Remembering D. Boon and the Minutemen

It’s always the right day to listen to the Minutemen, but especially this week, since it was 25 years ago today that the band’s singer and guitarist D. Boon was killed in a van crash in Arizona. He was just 27. The Minutemen, one of the all-time great American punk bands, hailed from the blue-collar port town of San Pedro, California — Boon, bassist Mike Watt and drummer George Hurley. As D. Boon sang in the band’s most famous song, “History Lesson Part 2,” “Our band could be your life.”
Boon and Watt had been best friends from childhood, and their shaggy, down-to-earth demeanor always came across in the corndog humor and political rage of their music. So their greatest records — What Makes a Man Start Fires?, Buzz or Howl Under The Influence of Heat, Double Nickels On The Dime — haven’t dated a bit. They came out of the hardcore scene, bashing out rants and spiels that jumped right to the point. But they were also unabashed about rampaging through their versions of classic rock standards like Steely Dan’s “Dr. Wu,” Van Halen’s “Ain’t Talkin’ ‘Bout Love,” or Creedence’s “Have You Ever Seen the Rain.”
Boon was an amazingly inventive guitar player — he was #89 on Rolling Stone‘s 2003 list of the 100 Greatest Guitarists — mixing up the scratchy style of punk with elements of folk and funk. As David Fricke wrote in his prescient 1984 review of Double Nickels on the Dime, “The telegraphic stutter and almost scientific angularity of singer-guitarist D. Boon’s chordings and breakneck solos heighten the jazzier tangents he dares to take.” Despite the band’s tragic end, Watt continues to make music — he’s the bassist for the Stooges — and the Minutemen have kept influencing adventurous young bands ever since.

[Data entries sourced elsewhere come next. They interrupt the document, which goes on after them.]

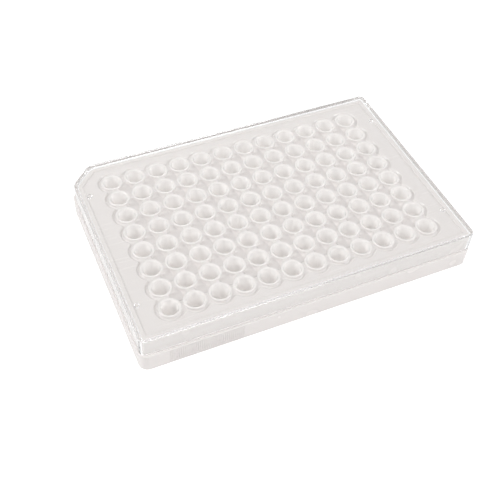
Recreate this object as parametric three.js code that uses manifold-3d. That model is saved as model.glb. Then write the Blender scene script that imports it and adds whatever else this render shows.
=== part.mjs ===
// A 96-well microplate and the clear lid that stands on it, in millimetres, +Z up.
// The origin is the bottom centre of the plate's foot. X runs along the columns and Y along the rows.
// One corner of the plate and of the lid, at -X, +Y, is cut at 45 degrees, so the plate has one way round.

import * as THREE from "three";
import { mergeVertices } from "three/addons/utils/BufferGeometryUtils.js";
import Module from "manifold-3d";

// Grid of wells
const columns = 12;
const rows = 8;
const pitch = 9;
const endMargin = 14.38; // from the foot's end to the centres of the first column
const sideMargin = 11.24; // from the foot's side to the centres of the first row

// Each well is a cup of its own, open at the top
const mouthDiameter = 6.6;
const floorDiameter = 6.4;
const wellDepth = 10.67;
const cupWall = 0.65; // at the mouth
const cupBase = 1.2;

// Heights of the plate
const plateHeight = 14.35; // up to the mouths of the wells
const flangeHeight = 7.62; // up to the ledge under the lid
const deckDrop = 0.45; // from the plate's rim down to the deck
const recessDrop = 1.9; // from the plate's rim down to the floor between the wells

// Walls of the plate
const flangeWall = 1.3;
const upperWall = 1.2;
const deckSheet = 1.2;
const rimWidth = 1.6;
const scallopPast = 0.5; // the recess runs this far past the middle of two wells

// Outline of the foot
const footCorner = 3.18;
const footCut = 6;
const footCutBlend = 4.8; // radius at both ends of the cut

// Lid
const lidSetback = 0.44; // its sides stand back from the foot's
const lidCorner = 2.2;
const lidCut = 8.1;
const lidCutBlend = 5;
const lidWall = 1.1;
const lidSheet = 1.15;
const headspace = 0.4; // over the mouths of the wells
const lidFootDiameter = 1.7;

// Clearances between lid and plate
const lidPlay = 0.3; // all round the plate's upper wall
const seatGap = 0.3; // under the lid's skirt, and under and beside its feet

// How finely round shapes are drawn
const boreSides = 10;
const cupSides = 8;
const footSides = 12;
const arcStep = 30; // degrees
const leastRadius = 0.4; // where a wall's inside would turn sharp
const overshoot = 1; // how far a cut runs past the face that it opens

// Sizes that follow
const arrayLength = (columns - 1) * pitch;
const arrayWidth = (rows - 1) * pitch;
const footLength = arrayLength + 2 * endMargin;
const footWidth = arrayWidth + 2 * sideMargin;
const deckLevel = plateHeight - deckDrop;
const recessLevel = plateHeight - recessDrop;
const floorLevel = plateHeight - wellDepth;
const lidUnderside = plateHeight + headspace;
const lidInset = lidWall + lidPlay; // from the lid's outside to the plate's upper wall
const scallopRadius = pitch / 2 + scallopPast;

const wasm = await Module();
wasm.setup();

const radians = THREE.MathUtils.degToRad;

// Points on an arc, counter-clockwise, both ends included.
function arcPoints(x, y, radius, from, to, count = Math.max(1, Math.round((to - from) / arcStep))) {
  const points = [];
  for (let i = 0; i <= count; i++) {
    const angle = radians(from + ((to - from) * i) / count);
    points.push(new THREE.Vector2(x + radius * Math.cos(angle), y + radius * Math.sin(angle)));
  }
  return points;
}

// A rectangle with three round corners and the cut one at -X, +Y, drawn in by inset all round.
function boxOutline({ length, width, corner, cut, blend }, inset = 0) {
  const x = length / 2 - inset;
  const y = width / 2 - inset;
  const radius = Math.max(corner - inset, leastRadius);
  const soft = Math.max(blend - inset, leastRadius);
  const leg = cut - inset * (2 - Math.SQRT2); // keeps the cut's face inset as far as the sides
  const tangent = soft * Math.tan(Math.PI / 8);
  return new THREE.Shape([
    ...arcPoints(-x + radius, -y + radius, radius, 180, 270),
    ...arcPoints(x - radius, -y + radius, radius, 270, 360),
    ...arcPoints(x - radius, y - radius, radius, 0, 90),
    ...arcPoints(-x + leg + tangent, y - soft, soft, 90, 135),
    ...arcPoints(-x + soft, y - leg - tangent, soft, 135, 180),
  ]);
}

// One arc round each well on the edge of the grid, from the cusp before it to the cusp after it.
function scallopOutline(radius) {
  const x = arrayLength / 2;
  const y = arrayWidth / 2;
  const reach = THREE.MathUtils.radToDeg(Math.asin(pitch / 2 / radius));
  const points = [];
  const side = (startX, startY, stepX, stepY, count, facing) => {
    points.push(...arcPoints(startX, startY, radius, facing - 90 - reach, facing + reach));
    for (let i = 1; i < count - 1; i++) {
      const wellX = startX + stepX * i;
      const wellY = startY + stepY * i;
      points.push(...arcPoints(wellX, wellY, radius, facing - reach, facing + reach).slice(1));
    }
  };
  side(-x, -y, pitch, 0, columns, 270);
  side(x, -y, 0, pitch, rows, 360);
  side(x, y, -pitch, 0, columns, 450);
  side(-x, y, 0, -pitch, rows, 540);
  return new THREE.Shape(points);
}

// A closed geometry as a solid that can be joined and cut.
function toSolid(geometry) {
  geometry.deleteAttribute("normal");
  geometry.deleteAttribute("uv");
  const merged = mergeVertices(geometry);
  return new wasm.Manifold(new wasm.Mesh({
    numProp: 3,
    vertProperties: Float32Array.from(merged.attributes.position.array),
    triVerts: Uint32Array.from(merged.index.array),
  }));
}

// An outline raised from one level to another.
function slab(shape, bottom, top) {
  const geometry = new THREE.ExtrudeGeometry(shape, { depth: top - bottom, bevelEnabled: false });
  return toSolid(geometry.translate(0, 0, bottom));
}

// An upright post with flat sides, tapered where the two radii differ.
function post(x, y, bottom, top, bottomRadius, topRadius, sides) {
  const corners = arcPoints(0, 0, 1, 180 / sides, 180 / sides + 360, sides).slice(1);
  const geometry = new THREE.ExtrudeGeometry(new THREE.Shape(corners), { depth: 1, bevelEnabled: false });
  const place = geometry.attributes.position;
  for (let i = 0; i < place.count; i++) {
    const height = place.getZ(i);
    const radius = THREE.MathUtils.lerp(bottomRadius, topRadius, height);
    const level = THREE.MathUtils.lerp(bottom, top, height);
    place.setXYZ(i, x + place.getX(i) * radius, y + place.getY(i) * radius, level);
  }
  return toSolid(geometry);
}

function toGeometry(solid) {
  const { vertProperties, triVerts } = solid.getMesh();
  const geometry = new THREE.BufferGeometry();
  geometry.setAttribute("position", new THREE.BufferAttribute(vertProperties, 3));
  geometry.setIndex(new THREE.BufferAttribute(triVerts, 1));
  geometry.computeVertexNormals();
  return geometry;
}

const footOutline = {
  length: footLength,
  width: footWidth,
  corner: footCorner,
  cut: footCut,
  blend: footCutBlend,
};

const lidOutline = {
  length: footLength - 2 * lidSetback,
  width: footWidth - 2 * lidSetback,
  corner: lidCorner,
  cut: lidCut,
  blend: lidCutBlend,
};

// The plate without its wells: foot flange, ledge, upper wall with its rim, deck and recess.
function makeCase() {
  const dish = new THREE.Shape([
    ...arcPoints(-arrayLength / 2, -arrayWidth / 2, scallopRadius + deckSheet, 180, 270),
    ...arcPoints(arrayLength / 2, -arrayWidth / 2, scallopRadius + deckSheet, 270, 360),
    ...arcPoints(arrayLength / 2, arrayWidth / 2, scallopRadius + deckSheet, 0, 90),
    ...arcPoints(-arrayLength / 2, arrayWidth / 2, scallopRadius + deckSheet, 90, 180),
  ]);
  return slab(boxOutline(footOutline), 0, flangeHeight)
    .add(slab(boxOutline(lidOutline, lidInset), 0, plateHeight))
    .subtract(slab(boxOutline(footOutline, flangeWall), -overshoot, flangeHeight - deckSheet))
    .subtract(slab(boxOutline(lidOutline, lidInset + upperWall), -overshoot, deckLevel - deckSheet))
    .add(slab(dish, recessLevel - deckSheet, deckLevel))
    .subtract(slab(boxOutline(lidOutline, lidInset + rimWidth), deckLevel, plateHeight + overshoot))
    .subtract(slab(scallopOutline(scallopRadius), recessLevel, plateHeight + overshoot));
}

function makePlate() {
  const rimRadius = mouthDiameter / 2 + cupWall;
  const taper = (mouthDiameter - floorDiameter) / 2 / wellDepth; // widening of the radius with height
  const boreTop = plateHeight + overshoot;
  const boreTopRadius = mouthDiameter / 2 + taper * overshoot;
  const inSheet = recessLevel - deckSheet / 2;
  let plate = makeCase();
  for (let column = 0; column < columns; column++) {
    for (let row = 0; row < rows; row++) {
      const x = -arrayLength / 2 + column * pitch;
      const y = -arrayWidth / 2 + row * pitch;
      plate = plate
        .add(post(x, y, floorLevel - cupBase, inSheet, rimRadius, rimRadius, cupSides))
        .add(post(x, y, inSheet, plateHeight, rimRadius, rimRadius, boreSides))
        .subtract(post(x, y, floorLevel, boreTop, floorDiameter / 2, boreTopRadius, boreSides));
    }
  }
  return toGeometry(plate);
}

// A shallow cap whose skirt stops short of the ledge, with four small feet inside the plate's end rims.
function makeLid() {
  const skirtBottom = flangeHeight + seatGap;
  const footBottom = deckLevel + seatGap;
  const footRadius = lidFootDiameter / 2;
  const deckEnd = footLength / 2 - lidSetback - lidInset - rimWidth;
  const footX = deckEnd - seatGap - footRadius;
  const footY = arrayWidth / 2 - pitch / 2;
  let lid = slab(boxOutline(lidOutline), skirtBottom, lidUnderside + lidSheet)
    .subtract(slab(boxOutline(lidOutline, lidWall), skirtBottom - overshoot, lidUnderside));
  for (const x of [-footX, footX]) {
    for (const y of [-footY, footY]) {
      const top = lidUnderside + lidSheet / 2;
      lid = lid.add(post(x, y, footBottom, top, footRadius, footRadius, footSides));
    }
  }
  return toGeometry(lid);
}

const whitePolystyrene = new THREE.MeshStandardMaterial({
  color: 0xf0eeea,
  roughness: 0.35,
  metalness: 0,
});

const clearPolystyrene = new THREE.MeshStandardMaterial({
  color: 0xf4f6f6,
  roughness: 0.06,
  metalness: 0,
  transparent: true,
  opacity: 0.25,
});

const plate = new THREE.Mesh(makePlate(), whitePolystyrene);
plate.name = "plate";

const lid = new THREE.Mesh(makeLid(), clearPolystyrene);
lid.name = "lid";

const wellPlate = new THREE.Group();
wellPlate.add(plate, lid);

export default wellPlate;
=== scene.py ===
# A 96-well microplate and its clear lid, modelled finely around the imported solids.
# Shapes are worked out in millimetres and turned into metres when a mesh is made.

import math

import bmesh
import bpy
from mathutils import Matrix, Vector


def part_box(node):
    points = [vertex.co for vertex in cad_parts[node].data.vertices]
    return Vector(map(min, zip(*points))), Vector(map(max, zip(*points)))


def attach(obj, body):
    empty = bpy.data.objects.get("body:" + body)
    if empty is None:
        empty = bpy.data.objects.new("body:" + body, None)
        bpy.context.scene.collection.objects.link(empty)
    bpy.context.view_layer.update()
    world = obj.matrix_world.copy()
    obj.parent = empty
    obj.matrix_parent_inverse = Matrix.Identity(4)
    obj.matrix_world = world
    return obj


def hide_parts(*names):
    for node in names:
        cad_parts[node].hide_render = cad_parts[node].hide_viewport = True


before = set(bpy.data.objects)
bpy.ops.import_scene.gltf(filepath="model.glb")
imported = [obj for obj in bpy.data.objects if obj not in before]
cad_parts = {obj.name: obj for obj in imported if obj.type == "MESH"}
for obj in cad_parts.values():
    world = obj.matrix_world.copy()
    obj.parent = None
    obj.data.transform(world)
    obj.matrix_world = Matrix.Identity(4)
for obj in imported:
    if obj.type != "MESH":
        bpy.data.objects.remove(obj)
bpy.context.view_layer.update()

print("frame loaded")
mm = 0.001


def nodeBox(name):
    low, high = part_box(name)
    return Vector(low) / mm, Vector(high) / mm


plateLow, plateHigh = nodeBox("plate")
lidLow, lidHigh = nodeBox("lid")

# Both pieces are rectangles with one corner cut at 45 degrees. The plate's walls above the ledge
# follow the lid's outline.
foot = {
    "length": plateHigh.x - plateLow.x,
    "width": plateHigh.y - plateLow.y,
    "corner": 3.18,
    "cut": 6.0,
    "blend": 4.8,  # radius at both ends of the cut
}
rimmed = {
    "length": lidHigh.x - lidLow.x,
    "width": lidHigh.y - lidLow.y,
    "corner": 2.2,
    "cut": 8.1,
    "blend": 5.0,
}
outlineSteps = {"corner": 8, "blend": 5, "leastRadius": 0.3}


def arcPoints(x, y, radius, start, end, steps):
    points = []
    for i in range(steps + 1):
        angle = math.radians(start + (end - start) * i / steps)
        points.append(Vector((x + radius * math.cos(angle), y + radius * math.sin(angle))))
    return points


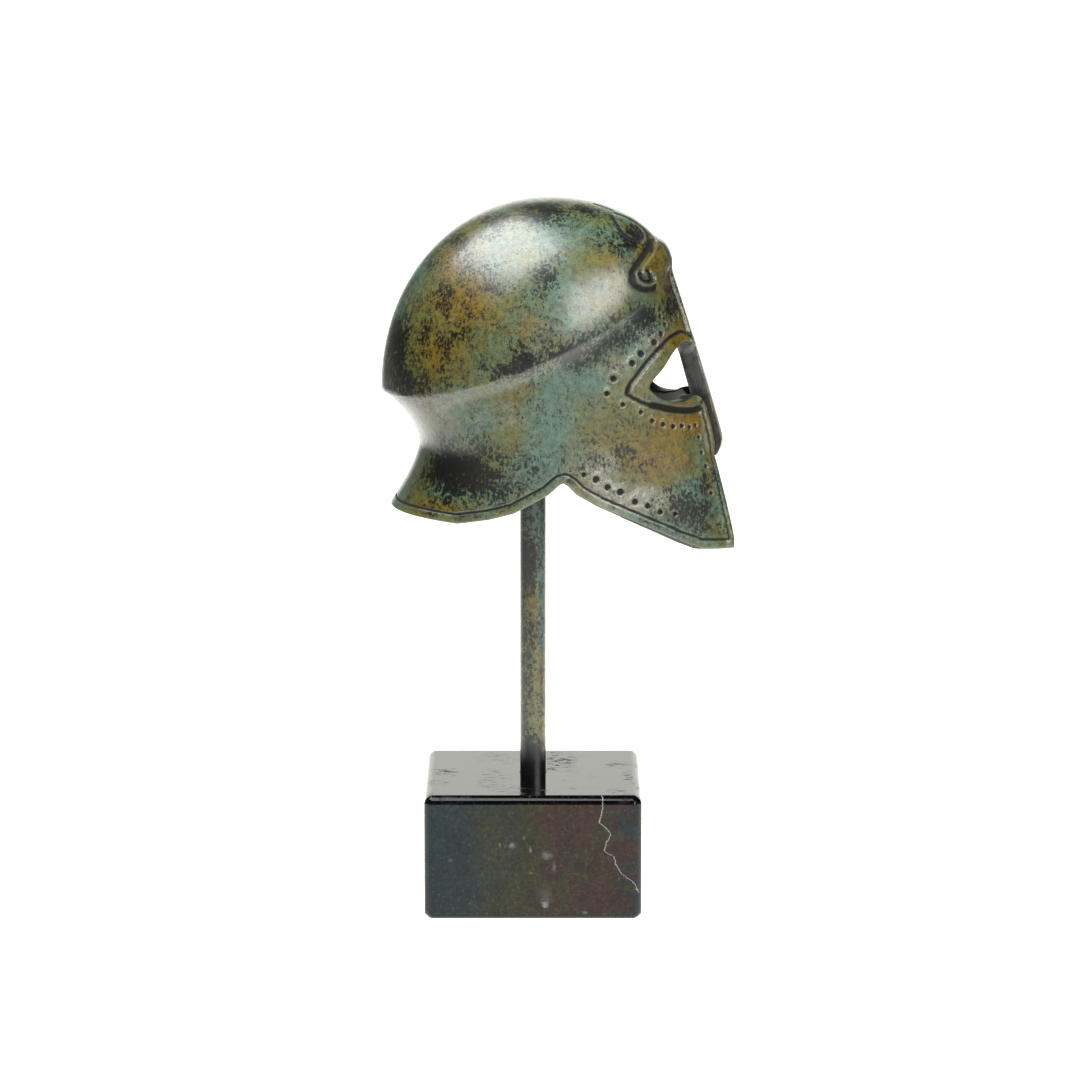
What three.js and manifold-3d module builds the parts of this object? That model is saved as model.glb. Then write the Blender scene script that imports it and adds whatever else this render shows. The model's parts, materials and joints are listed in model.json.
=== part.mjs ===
// Corinthian helmet, a small bronze casting held on a rod over a marble block.
//
// Millimetres, +Z up. The helmet faces +X. The origin is the centre of the block's underside,
// on the rod's axis. The helmet is symmetric about the XZ plane.

import * as THREE from "three";
import { mergeVertices } from "three/addons/utils/BufferGeometryUtils.js";
import { ParametricGeometry } from "three/addons/geometries/ParametricGeometry.js";
import Module from "manifold-3d";

const wasm = await Module();
wasm.setup();

// ---------------------------------------------------------------- driving dimensions

const GAP = 0.3; // clearance between pieces that meet

// Marble block
const BASE_SIDE = 50;
const BASE_HEIGHT = 29;
const BASE_CHAMFER = 2;
const SOCKET_DEPTH = 15; // blind hole for the rod's foot

// Rod
const ROD_RADIUS = 3;
const ROD_TOP = 157; // height of the rod's upper end, inside the crown's boss
const BOSS_RADIUS = 6.5;
const BOSS_FOOT = 149; // height of the boss's lower face

// Helmet shell
const WALL = 3;
const APEX = { x: 4, z: 164.4 }; // top of the crown
const MIDDLE = -3; // x where the front and back halves of every ring meet
const DOME_POWER = 2.05; // 2 is an elliptic dome, more is fuller

// Rings are drawn in plan. front and back are where a ring crosses the symmetry plane, half is its
// half width; the powers bend each half of the ring, below 1.8 towards a keel, above 2 towards a box.
const RINGS = {
  crease: { front: 31.5, back: -35.0, half: 26.0, frontX: 2.0, frontY: 0.5, backX: 2.1, backY: 0.5 },
  waist: { front: 43.2, back: -26.3, half: 24.0, frontX: 1.6, frontY: 0.6, backX: 2.3, backY: 0.45 },
  hem: { front: 50.9, back: -32.9, half: 24.5, frontX: 1.5, frontY: 0.7, backX: 2.4, backY: 0.42 },
};

// The crease under the crown climbs from the nape to the brow
const CREASE_NAPE = 120.3;
const CREASE_RISE = 26;
const CREASE_SWEEP = 1.9; // how late the climb comes
const WAIST_HEIGHT = 107.7;

// How round the profile runs through the waist, 1 being straight, and how far the nape's share of
// it reaches forwards, less reaching further
const NECK_BEND = { nape: 1.9, front: 1.08 };
const SKIRT_BEND = { nape: 1.5, front: 1.0 };
const BEND_REACH = 0.6;

// Lower edge of the shell, seen from the side
const HEM = [
  { x: -34.0, z: 93.6 },
  { x: -26.0, z: 93.1 },
  { x: -17.5, z: 92.4 },
  { x: -10.2, z: 93.6 },
  { x: -4.4, z: 95.1 },
  { x: 3.5, z: 99.2 },
  { x: 6.2, z: 101.5 },
  { x: 7.2, z: 101.8 }, // notch between neck guard and cheek guard
  { x: 8.5, z: 101.0 },
  { x: 10.5, z: 98.9 },
  { x: 15.3, z: 96.0 },
  { x: 21.6, z: 92.9 },
  { x: 28.5, z: 89.5 },
  { x: 35.0, z: 86.2 },
  { x: 38.8, z: 84.5 },
  { x: 46.9, z: 83.6 },
  { x: 60.0, z: 83.3 },
];
const HEM_NAPE = 93.5; // height of the hem ring at the nape and at the front
const HEM_FRONT = 83.0;

// Face opening, seen from the front, right half. The left half is its mirror image.
const FACE_OPENING = [
  { y: 5.6, z: 78.0 }, // below the cheek guards
  { y: 5.4, z: 84.0 },
  { y: 4.8, z: 114.0 },
  { y: 5.0, z: 117.2 }, // upper front corner of the cheek guard
  { y: 6.6, z: 119.3 },
  { y: 9.1, z: 118.5 },
  { y: 11.8, z: 118.5 },
  { y: 13.8, z: 119.5 },
  { y: 15.4, z: 122.6 }, // outer corner of the eye
  { y: 12.6, z: 126.8 },
  { y: 9.6, z: 130.3 },
  { y: 6.6, z: 131.9 },
  { y: 4.6, z: 131.6 },
  { y: 3.3, z: 129.5 }, // root of the nasal guard
  { y: 3.3, z: 118.0 },
  { y: 3.9, z: 109.5 },
  { y: 3.2, z: 106.2 },
  { y: 1.6, z: 105.0 }, // tip of the nasal guard
];
const EYE_FIRST = 4; // first and last rows of the table that run round the eye
const EYE_LAST = 13;
const EYE_CENTRE = { y: 9.0, z: 124.3 };
const OPENING_DEPTH = 45; // the cut runs this far along X
const OPENING_START = 18;

// Raised parts of the casting, as heights above the shell
const LIP_HEIGHT = 0.5;
const LIP_WIDTH = 2.3;
const BAND_HEIGHT = 1;
const BAND_HALF = 3.2;
const BAND_TOP = 148.5;
const BAND_FOOT = 104;
const VOLUTE_HEIGHT = 0.8;
const VOLUTE_WIDTH = 1.1;
const VOLUTE_CLOSING = 0.62; // share of its radius that a scroll loses on its way in
const VOLUTE_STEPS = 26;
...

The Minutemen’s story is told in Michael Azerrad’s classic indie-rock history Our Band Could Be Your Life, and in the 2004 documentary We Jam Econo. But the real story is all there in the music. Their 1983 album What Makes a Man Start Fires? is the sentimental fave — 18 songs in barely under 27 minutes, all of them funny, from the punk fury of “Bob Dylan Wrote Propaganda Songs” to the hectic funk of “Sell or Be Sold.” But their most acclaimed music is Double Nickels, the 45-song double album from 1984, with the elemental day-job rage of “This Ain’t No Picnic.” Songs like this show why D. Boon will never be forgotten.